Dentro do plenário, a percepção é semelhante. O deputado Chico Alencar (PSOL-RJ) avalia que o presidente tenta se equilibrar entre forças opostas dentro da Câmara, tornando-se “refém” da ampla frente que o elegeu, que vai do PL ao próprio PSOL. ”Isso faz com que Motta também tenha dificuldade em cumprir acordos”, avalia.

Essa configuração, afirma, faz com que Motta oscile entre atender à ala conservadora e preservar algum espaço para pautas progressistas. “É como um técnico de futebol com pouca experiência, ainda procurando um padrão de jogo e um estilo de dirigir. Vai tocando entre avanços e recuos, tropeços e afirmações”, diz.
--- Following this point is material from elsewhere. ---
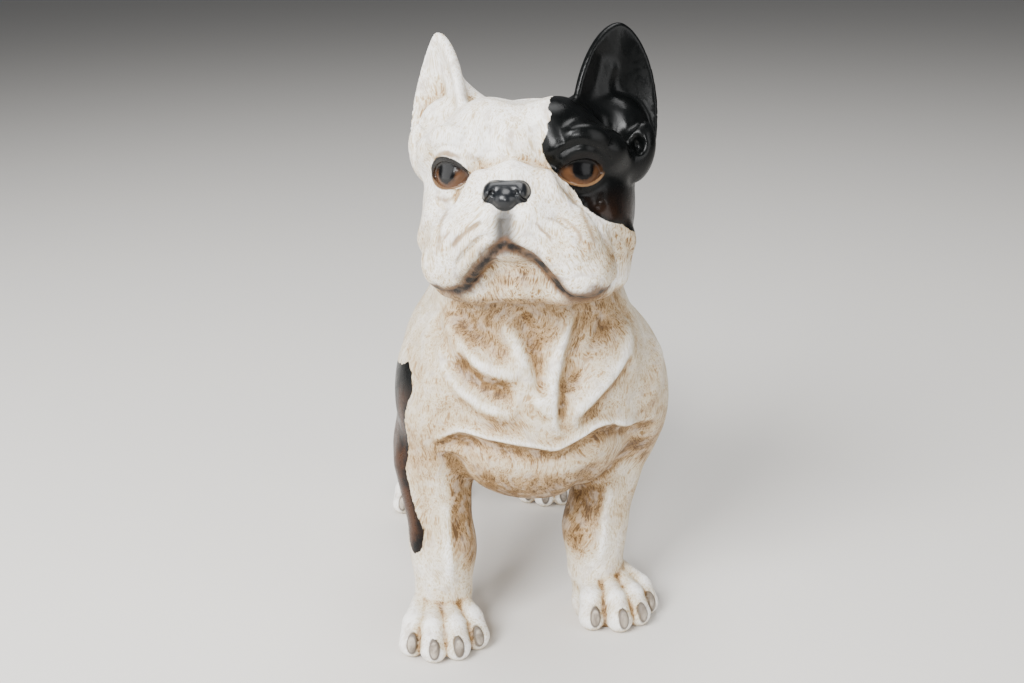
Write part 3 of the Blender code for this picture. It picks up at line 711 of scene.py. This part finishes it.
def neighbour_mean(mesh, values):
    """The mean of each vertex's neighbours, for any array of vertex values."""
    ends = np.empty(len(mesh.edges) * 2, np.int32)
    mesh.edges.foreach_get("vertices", ends)
    first, second = ends.reshape(-1, 2).T
    count = np.bincount(ends, minlength=len(values))
    total = np.empty_like(values)
    for axis in range(values.shape[1]):
        total[:, axis] = np.bincount(first, values[second, axis], len(values))
        total[:, axis] += np.bincount(second, values[first, axis], len(values))
    return total / np.maximum(count, 1)[:, None]


def settle(mesh, shapes, passes):
    """Draws the skin onto the blended surface of the clay, keeping its points evenly spread."""
    for _ in range(passes):
        points, normals = vertex_array(mesh), normal_array(mesh)
        drift = neighbour_mean(mesh, points) - points
        drift -= np.sum(drift * normals, axis=1)[:, None] * normals
        points += 0.5 * drift
        gap = np.clip(clay_distance(points, shapes), -LARGEST_STEP, LARGEST_STEP)
        set_vertices(mesh, points - gap[:, None] * normals)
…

A avaliação segue na mesma linha de deputados da base e da oposição, que veem em Motta falta de autoridade política e dificuldade para impor liderança. Parlamentares ouvidos pela reportagem afirmam que o presidente ainda não tem “costas largas” nem “pulso” para conduzir a Casa.

Já o líder da oposição, Zucco (PL-RS), reforça a crítica e diz que os partidos de direita têm sido preteridos nos acordos selados pela Mesa, o que, segundo ele, agrava o clima de insatisfação e alimenta a percepção de falta de comando.